Conclusion at \alpha = 0.05: p-value is much smaller than 0.05, so reject H_0. There is convincing evidence that the new email reminder system reduces the proportion of students who turn in late homework.
Notice how the confidence interval and test agree: the interval for p_1 - p_2 was entirely negative, consistent with rejecting H_0: p_1 - p_2 = 0.
What can go wrong in two-proportion problems
- Mixing up pooled and unpooled standard errors: pooled for tests (when null says equal), unpooled for intervals.
- Confusing independence: two-proportion z methods assume independent groups.
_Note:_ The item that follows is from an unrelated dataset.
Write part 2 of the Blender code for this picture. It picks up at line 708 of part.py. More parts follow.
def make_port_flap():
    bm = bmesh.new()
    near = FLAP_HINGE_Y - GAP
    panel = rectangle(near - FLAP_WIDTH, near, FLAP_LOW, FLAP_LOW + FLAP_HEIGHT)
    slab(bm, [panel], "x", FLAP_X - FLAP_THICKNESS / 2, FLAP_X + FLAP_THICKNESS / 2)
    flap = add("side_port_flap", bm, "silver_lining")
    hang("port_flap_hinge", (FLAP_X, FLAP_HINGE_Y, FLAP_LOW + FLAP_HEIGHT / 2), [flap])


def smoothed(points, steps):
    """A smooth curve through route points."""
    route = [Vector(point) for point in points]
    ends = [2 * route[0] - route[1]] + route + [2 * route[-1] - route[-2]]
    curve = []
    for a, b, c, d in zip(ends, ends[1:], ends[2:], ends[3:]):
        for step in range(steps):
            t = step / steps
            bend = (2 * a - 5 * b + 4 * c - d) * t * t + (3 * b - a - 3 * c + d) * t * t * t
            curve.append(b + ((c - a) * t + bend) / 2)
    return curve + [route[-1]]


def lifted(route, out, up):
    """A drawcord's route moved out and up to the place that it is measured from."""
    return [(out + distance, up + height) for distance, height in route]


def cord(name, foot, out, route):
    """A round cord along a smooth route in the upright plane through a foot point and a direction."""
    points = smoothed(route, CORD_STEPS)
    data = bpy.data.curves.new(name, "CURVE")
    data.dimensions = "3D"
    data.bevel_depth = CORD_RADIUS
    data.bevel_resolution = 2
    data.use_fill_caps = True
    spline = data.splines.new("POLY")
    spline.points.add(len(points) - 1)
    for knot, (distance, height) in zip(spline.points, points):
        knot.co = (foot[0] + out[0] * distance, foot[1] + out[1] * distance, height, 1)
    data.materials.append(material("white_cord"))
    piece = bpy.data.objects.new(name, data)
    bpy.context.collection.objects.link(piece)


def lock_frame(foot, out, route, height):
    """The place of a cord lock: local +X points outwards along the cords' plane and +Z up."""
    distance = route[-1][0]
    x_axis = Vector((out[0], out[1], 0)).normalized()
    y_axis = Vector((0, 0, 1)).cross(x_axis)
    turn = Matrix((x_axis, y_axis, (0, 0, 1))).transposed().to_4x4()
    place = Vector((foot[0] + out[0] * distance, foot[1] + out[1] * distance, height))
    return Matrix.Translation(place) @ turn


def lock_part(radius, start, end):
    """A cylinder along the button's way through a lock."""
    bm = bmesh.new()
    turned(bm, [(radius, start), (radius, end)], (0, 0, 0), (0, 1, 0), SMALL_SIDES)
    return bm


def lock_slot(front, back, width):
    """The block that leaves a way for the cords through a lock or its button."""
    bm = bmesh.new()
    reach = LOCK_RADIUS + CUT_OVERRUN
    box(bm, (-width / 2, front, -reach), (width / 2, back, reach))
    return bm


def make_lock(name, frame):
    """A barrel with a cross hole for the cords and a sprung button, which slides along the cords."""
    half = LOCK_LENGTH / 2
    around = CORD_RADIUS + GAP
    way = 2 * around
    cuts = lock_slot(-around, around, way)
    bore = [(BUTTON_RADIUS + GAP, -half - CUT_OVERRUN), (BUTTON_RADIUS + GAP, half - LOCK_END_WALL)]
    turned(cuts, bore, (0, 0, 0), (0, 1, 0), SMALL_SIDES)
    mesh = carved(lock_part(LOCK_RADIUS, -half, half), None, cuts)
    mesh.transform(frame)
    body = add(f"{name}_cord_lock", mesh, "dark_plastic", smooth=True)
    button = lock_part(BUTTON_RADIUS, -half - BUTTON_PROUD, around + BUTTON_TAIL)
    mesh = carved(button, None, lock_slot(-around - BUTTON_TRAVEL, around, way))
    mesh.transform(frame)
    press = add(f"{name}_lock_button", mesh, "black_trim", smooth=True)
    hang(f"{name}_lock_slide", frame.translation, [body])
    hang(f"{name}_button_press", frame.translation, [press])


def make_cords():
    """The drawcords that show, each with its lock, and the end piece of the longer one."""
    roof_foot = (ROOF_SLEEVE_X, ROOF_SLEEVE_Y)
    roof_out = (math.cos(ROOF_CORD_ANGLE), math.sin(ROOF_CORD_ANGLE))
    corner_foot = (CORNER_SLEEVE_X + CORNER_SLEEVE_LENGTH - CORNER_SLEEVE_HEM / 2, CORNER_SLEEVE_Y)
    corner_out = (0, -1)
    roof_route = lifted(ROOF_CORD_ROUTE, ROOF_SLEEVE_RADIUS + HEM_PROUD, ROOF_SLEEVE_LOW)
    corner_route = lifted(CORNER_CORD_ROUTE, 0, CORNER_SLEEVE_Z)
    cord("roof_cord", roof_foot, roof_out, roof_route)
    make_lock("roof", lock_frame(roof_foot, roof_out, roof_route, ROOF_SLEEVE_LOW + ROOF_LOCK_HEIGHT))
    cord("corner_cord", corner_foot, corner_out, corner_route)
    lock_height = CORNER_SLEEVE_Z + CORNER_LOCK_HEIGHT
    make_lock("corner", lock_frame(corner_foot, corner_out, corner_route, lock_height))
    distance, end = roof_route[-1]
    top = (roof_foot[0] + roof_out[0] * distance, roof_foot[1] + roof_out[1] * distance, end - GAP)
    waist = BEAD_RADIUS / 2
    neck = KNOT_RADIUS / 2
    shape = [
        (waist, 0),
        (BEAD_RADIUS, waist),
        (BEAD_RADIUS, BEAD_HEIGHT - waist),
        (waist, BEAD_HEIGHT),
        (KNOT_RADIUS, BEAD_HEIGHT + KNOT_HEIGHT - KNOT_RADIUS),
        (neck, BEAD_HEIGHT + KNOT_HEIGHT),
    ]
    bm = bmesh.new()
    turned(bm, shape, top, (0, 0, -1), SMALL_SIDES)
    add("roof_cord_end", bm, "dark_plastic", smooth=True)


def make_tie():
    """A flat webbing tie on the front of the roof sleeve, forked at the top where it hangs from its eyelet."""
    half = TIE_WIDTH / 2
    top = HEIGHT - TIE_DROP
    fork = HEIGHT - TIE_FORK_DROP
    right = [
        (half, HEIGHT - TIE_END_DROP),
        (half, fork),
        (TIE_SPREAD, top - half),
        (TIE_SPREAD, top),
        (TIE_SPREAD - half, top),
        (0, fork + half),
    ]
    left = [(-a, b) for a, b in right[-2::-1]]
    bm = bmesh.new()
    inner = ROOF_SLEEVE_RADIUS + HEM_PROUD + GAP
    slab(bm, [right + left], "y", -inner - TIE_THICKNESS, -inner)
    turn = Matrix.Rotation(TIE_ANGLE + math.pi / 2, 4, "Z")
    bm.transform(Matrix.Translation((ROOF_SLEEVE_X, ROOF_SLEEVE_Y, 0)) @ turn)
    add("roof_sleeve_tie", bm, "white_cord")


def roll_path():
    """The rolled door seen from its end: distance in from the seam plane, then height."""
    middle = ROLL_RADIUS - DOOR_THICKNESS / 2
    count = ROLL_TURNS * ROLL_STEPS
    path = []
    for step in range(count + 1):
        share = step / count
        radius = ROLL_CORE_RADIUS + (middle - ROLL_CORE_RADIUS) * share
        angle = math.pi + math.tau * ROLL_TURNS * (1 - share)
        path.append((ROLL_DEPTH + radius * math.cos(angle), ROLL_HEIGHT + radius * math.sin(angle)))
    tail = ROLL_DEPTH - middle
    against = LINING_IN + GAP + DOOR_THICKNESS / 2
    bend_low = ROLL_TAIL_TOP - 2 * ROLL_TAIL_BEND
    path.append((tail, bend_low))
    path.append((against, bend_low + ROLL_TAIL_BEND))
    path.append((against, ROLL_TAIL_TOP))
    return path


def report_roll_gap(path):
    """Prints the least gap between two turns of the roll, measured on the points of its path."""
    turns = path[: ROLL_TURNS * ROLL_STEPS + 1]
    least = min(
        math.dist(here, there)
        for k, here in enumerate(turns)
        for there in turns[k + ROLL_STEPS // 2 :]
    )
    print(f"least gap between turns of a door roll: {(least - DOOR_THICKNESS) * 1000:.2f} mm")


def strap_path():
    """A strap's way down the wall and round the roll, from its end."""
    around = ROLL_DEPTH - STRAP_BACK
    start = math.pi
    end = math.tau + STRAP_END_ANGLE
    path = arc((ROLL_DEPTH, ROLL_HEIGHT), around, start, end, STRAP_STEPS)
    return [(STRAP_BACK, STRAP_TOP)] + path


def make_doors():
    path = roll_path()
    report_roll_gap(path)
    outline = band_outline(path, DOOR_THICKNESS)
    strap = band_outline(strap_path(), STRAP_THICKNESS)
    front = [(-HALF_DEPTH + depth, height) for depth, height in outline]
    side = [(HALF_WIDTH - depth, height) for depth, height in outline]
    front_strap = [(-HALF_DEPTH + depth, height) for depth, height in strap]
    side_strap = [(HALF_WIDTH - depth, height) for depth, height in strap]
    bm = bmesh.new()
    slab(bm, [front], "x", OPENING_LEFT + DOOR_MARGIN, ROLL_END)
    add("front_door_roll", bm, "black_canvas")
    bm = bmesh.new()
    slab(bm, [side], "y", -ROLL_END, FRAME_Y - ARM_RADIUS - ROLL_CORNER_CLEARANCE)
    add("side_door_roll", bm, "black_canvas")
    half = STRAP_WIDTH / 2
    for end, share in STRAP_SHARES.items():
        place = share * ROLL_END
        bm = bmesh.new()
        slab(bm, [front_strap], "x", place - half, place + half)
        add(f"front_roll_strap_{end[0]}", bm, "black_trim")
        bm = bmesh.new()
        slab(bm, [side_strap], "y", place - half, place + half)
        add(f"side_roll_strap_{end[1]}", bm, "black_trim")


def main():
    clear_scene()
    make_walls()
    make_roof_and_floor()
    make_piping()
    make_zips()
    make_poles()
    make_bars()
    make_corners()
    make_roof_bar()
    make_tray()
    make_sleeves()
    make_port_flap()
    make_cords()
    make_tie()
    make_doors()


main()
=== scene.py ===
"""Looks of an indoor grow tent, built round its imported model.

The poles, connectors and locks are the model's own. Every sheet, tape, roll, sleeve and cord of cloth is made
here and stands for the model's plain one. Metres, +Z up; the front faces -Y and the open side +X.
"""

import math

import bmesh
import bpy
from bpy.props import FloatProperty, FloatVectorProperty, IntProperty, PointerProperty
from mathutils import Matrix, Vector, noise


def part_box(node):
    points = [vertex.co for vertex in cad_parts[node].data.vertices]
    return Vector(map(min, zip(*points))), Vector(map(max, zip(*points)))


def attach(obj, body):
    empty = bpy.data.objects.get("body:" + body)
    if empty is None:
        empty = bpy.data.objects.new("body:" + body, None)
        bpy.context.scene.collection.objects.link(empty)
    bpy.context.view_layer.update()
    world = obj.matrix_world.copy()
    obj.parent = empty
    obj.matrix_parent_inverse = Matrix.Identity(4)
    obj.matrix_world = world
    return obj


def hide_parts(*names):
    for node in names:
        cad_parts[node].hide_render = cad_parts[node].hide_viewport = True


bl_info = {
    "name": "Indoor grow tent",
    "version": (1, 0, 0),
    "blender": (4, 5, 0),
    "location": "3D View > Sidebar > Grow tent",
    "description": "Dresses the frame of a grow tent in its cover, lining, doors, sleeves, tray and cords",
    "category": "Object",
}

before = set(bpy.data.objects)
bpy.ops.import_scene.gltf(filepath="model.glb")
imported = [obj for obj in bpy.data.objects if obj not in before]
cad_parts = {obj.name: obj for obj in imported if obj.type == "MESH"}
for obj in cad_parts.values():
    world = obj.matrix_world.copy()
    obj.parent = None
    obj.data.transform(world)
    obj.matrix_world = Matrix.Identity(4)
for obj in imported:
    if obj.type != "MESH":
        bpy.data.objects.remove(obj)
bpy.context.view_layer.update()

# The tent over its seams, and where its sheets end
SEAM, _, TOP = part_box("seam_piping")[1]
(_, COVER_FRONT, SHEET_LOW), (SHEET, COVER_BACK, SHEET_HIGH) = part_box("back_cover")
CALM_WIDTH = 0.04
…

If the same individuals are measured twice or matched, that’s a different procedure (matched pairs).
- Interpreting a CI backwards: a 95% CI does not mean “95% of individuals are in this range.” It’s about plausible values of the parameter.
Exam Focus
- Typical question patterns:
- “Construct and interpret a confidence interval for p_1 - p_2.”
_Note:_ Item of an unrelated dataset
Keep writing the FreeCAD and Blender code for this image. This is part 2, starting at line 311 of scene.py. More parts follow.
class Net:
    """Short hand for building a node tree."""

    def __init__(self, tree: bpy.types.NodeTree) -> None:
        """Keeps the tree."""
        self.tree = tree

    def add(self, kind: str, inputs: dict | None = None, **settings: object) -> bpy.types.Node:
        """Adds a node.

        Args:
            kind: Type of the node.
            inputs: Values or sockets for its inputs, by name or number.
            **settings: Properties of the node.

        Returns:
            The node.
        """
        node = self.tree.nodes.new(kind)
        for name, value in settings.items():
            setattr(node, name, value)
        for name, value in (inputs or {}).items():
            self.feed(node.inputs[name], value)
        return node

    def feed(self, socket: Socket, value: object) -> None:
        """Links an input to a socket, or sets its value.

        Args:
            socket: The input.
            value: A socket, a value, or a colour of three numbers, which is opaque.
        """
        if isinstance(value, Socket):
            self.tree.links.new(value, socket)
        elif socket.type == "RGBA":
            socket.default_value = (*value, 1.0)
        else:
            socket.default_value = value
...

- “Test whether the proportions differ (or whether one is larger) using a two-proportion z test.”
- “Use the confidence interval to assess a claim about a difference in proportions.”
- Common mistakes:
- Using the pooled proportion in a confidence interval standard error.
- Forgetting to define p_1 and p_2 in context (AP scoring often requires parameter definition).
- Concluding causation from two samples when the design is observational (causal language is best reserved for randomized experiments).